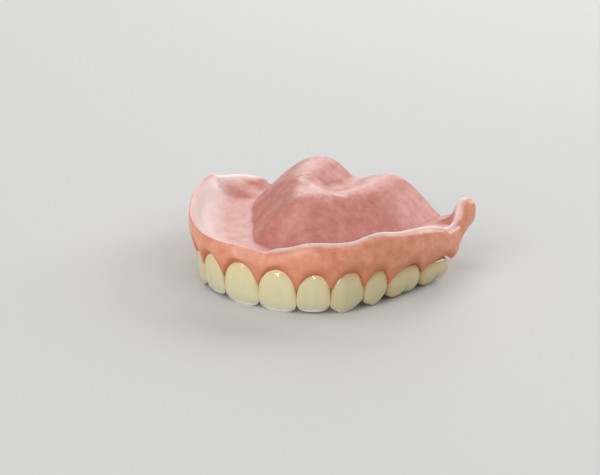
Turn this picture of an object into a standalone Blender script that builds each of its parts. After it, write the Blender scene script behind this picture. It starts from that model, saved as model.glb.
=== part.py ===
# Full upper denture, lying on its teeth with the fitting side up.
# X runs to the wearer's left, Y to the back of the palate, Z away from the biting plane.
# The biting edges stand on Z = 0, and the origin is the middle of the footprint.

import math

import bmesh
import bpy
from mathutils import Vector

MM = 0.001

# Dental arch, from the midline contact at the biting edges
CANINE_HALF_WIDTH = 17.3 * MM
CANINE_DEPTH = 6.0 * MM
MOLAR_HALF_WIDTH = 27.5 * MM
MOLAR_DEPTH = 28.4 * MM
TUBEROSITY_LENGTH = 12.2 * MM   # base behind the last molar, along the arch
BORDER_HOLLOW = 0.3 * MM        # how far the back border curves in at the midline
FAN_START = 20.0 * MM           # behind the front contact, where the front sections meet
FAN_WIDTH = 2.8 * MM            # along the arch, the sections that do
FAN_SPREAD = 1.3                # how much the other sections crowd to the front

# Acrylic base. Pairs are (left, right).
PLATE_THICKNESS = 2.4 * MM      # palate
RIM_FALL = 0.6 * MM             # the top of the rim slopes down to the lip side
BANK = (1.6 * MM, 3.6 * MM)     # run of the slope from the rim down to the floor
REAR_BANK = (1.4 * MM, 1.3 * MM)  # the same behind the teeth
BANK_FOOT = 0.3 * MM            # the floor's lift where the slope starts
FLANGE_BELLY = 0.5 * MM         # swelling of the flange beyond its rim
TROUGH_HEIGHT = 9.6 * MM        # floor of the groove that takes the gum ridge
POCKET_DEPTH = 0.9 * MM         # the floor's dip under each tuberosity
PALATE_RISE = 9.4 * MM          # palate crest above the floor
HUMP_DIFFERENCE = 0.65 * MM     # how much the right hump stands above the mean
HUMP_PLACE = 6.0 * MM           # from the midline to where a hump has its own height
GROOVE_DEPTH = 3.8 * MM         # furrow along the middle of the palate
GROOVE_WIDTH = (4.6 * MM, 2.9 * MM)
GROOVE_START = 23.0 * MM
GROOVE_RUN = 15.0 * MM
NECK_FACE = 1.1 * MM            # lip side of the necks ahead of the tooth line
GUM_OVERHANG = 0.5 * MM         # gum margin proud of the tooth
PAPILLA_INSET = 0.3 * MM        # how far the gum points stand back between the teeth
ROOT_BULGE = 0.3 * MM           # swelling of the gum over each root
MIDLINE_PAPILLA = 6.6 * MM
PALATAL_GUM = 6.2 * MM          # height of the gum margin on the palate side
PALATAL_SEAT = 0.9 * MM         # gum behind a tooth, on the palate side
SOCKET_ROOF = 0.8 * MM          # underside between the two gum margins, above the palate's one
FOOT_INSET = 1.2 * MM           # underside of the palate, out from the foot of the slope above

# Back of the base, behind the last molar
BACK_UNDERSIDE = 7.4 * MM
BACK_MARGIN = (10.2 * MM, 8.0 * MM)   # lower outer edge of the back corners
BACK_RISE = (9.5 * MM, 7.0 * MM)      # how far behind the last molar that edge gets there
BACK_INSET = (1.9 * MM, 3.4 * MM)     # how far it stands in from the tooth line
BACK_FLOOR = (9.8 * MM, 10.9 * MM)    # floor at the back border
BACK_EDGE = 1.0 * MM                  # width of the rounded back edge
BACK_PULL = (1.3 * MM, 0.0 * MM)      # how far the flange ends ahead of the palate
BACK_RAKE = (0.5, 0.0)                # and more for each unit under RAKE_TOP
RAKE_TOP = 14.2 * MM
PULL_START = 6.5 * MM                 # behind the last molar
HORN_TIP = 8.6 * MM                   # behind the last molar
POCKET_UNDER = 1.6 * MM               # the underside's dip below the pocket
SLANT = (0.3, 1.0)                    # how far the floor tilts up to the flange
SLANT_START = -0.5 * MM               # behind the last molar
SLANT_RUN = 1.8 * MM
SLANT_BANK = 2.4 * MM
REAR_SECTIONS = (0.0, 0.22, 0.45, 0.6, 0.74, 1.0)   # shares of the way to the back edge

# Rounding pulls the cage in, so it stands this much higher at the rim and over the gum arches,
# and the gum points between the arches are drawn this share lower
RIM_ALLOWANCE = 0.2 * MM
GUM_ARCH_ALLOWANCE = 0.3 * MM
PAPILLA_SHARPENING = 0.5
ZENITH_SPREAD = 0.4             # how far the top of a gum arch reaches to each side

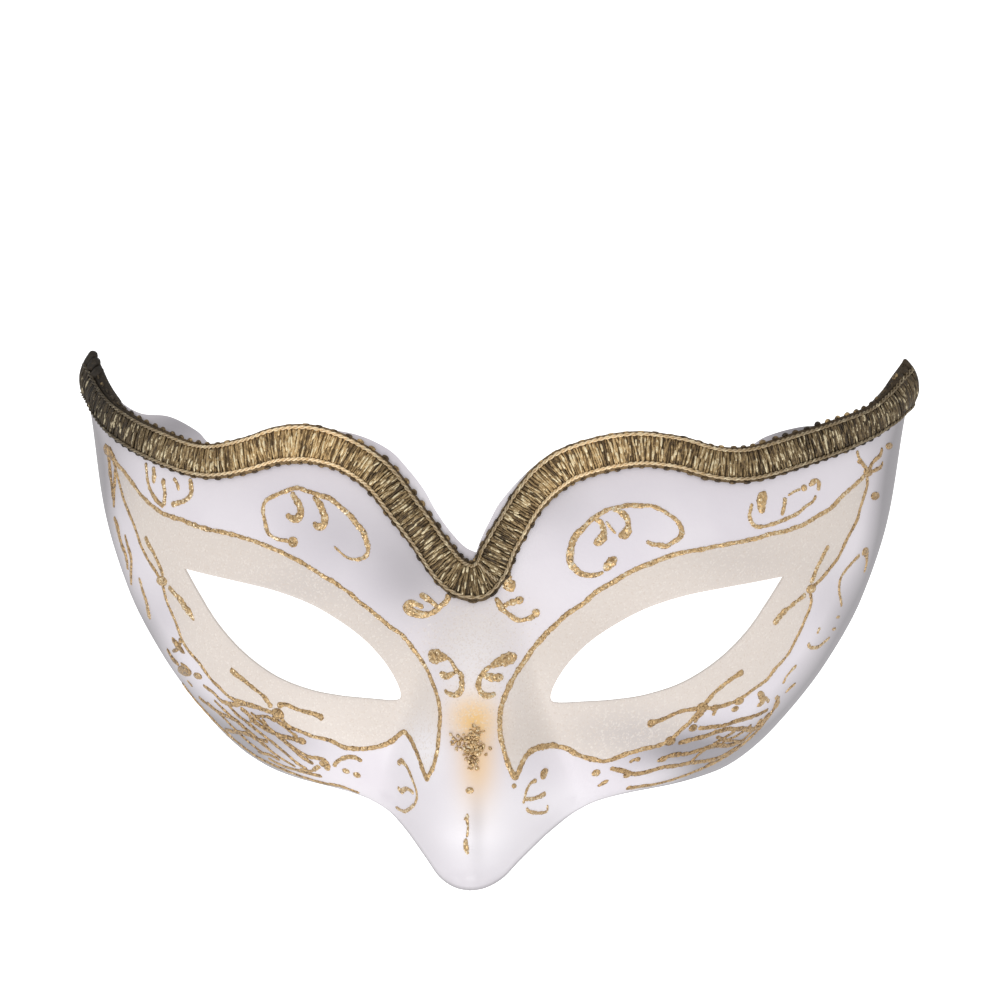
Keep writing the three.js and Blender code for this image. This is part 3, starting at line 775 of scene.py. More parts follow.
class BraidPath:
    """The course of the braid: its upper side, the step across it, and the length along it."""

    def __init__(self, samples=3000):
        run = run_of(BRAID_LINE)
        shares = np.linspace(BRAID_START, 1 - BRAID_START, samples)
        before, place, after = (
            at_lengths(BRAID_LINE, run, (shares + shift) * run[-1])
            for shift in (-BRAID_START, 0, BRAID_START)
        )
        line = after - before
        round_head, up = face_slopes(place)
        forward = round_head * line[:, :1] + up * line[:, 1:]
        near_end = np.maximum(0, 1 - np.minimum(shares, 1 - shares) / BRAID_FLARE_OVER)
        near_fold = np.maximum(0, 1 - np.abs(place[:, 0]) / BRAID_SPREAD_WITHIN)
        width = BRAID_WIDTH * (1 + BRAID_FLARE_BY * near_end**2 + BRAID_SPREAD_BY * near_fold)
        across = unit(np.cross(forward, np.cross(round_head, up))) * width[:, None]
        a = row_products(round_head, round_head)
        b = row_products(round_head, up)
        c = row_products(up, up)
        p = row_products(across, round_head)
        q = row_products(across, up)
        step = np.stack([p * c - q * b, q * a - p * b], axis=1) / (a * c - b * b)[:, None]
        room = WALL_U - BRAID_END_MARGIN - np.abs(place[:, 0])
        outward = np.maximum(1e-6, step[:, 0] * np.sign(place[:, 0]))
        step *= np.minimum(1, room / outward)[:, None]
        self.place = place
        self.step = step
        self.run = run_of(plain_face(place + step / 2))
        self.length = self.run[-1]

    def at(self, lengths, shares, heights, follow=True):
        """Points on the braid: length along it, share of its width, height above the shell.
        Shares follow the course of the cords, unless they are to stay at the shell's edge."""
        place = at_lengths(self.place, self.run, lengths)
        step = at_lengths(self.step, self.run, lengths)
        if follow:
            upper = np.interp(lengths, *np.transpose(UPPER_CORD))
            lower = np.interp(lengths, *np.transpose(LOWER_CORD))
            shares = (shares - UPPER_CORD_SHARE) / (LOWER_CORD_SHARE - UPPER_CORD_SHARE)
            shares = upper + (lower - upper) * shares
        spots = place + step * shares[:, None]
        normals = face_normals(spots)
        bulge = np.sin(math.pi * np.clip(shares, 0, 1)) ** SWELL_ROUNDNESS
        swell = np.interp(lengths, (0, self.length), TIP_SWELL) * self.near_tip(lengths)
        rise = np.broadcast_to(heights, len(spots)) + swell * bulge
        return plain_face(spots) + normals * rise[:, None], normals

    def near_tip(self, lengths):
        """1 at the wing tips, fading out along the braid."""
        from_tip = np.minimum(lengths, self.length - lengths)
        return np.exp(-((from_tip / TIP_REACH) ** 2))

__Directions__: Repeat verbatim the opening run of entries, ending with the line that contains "FAN_SPREAD = 1.3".

__Full response__:
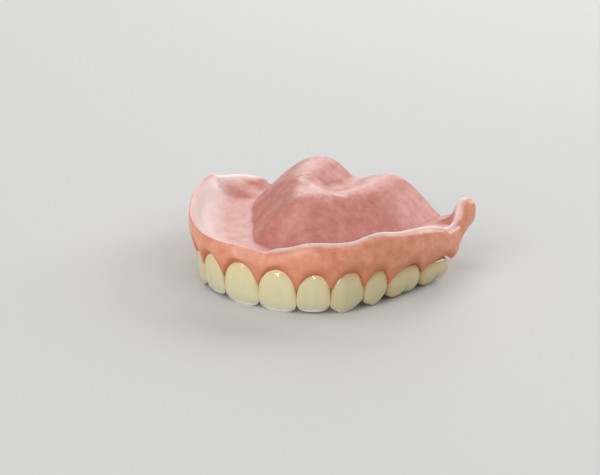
Turn this picture of an object into a standalone Blender script that builds each of its parts. After it, write the Blender scene script behind this picture. It starts from that model, saved as model.glb.
=== part.py ===
# Full upper denture, lying on its teeth with the fitting side up.
# X runs to the wearer's left, Y to the back of the palate, Z away from the biting plane.
# The biting edges stand on Z = 0, and the origin is the middle of the footprint.

import math

import bmesh
import bpy
from mathutils import Vector

MM = 0.001

# Dental arch, from the midline contact at the biting edges
CANINE_HALF_WIDTH = 17.3 * MM
CANINE_DEPTH = 6.0 * MM
MOLAR_HALF_WIDTH = 27.5 * MM
MOLAR_DEPTH = 28.4 * MM
TUBEROSITY_LENGTH = 12.2 * MM   # base behind the last molar, along the arch
BORDER_HOLLOW = 0.3 * MM        # how far the back border curves in at the midline
FAN_START = 20.0 * MM           # behind the front contact, where the front sections meet
FAN_WIDTH = 2.8 * MM            # along the arch, the sections that do
FAN_SPREAD = 1.3                # how much the other sections crowd to the front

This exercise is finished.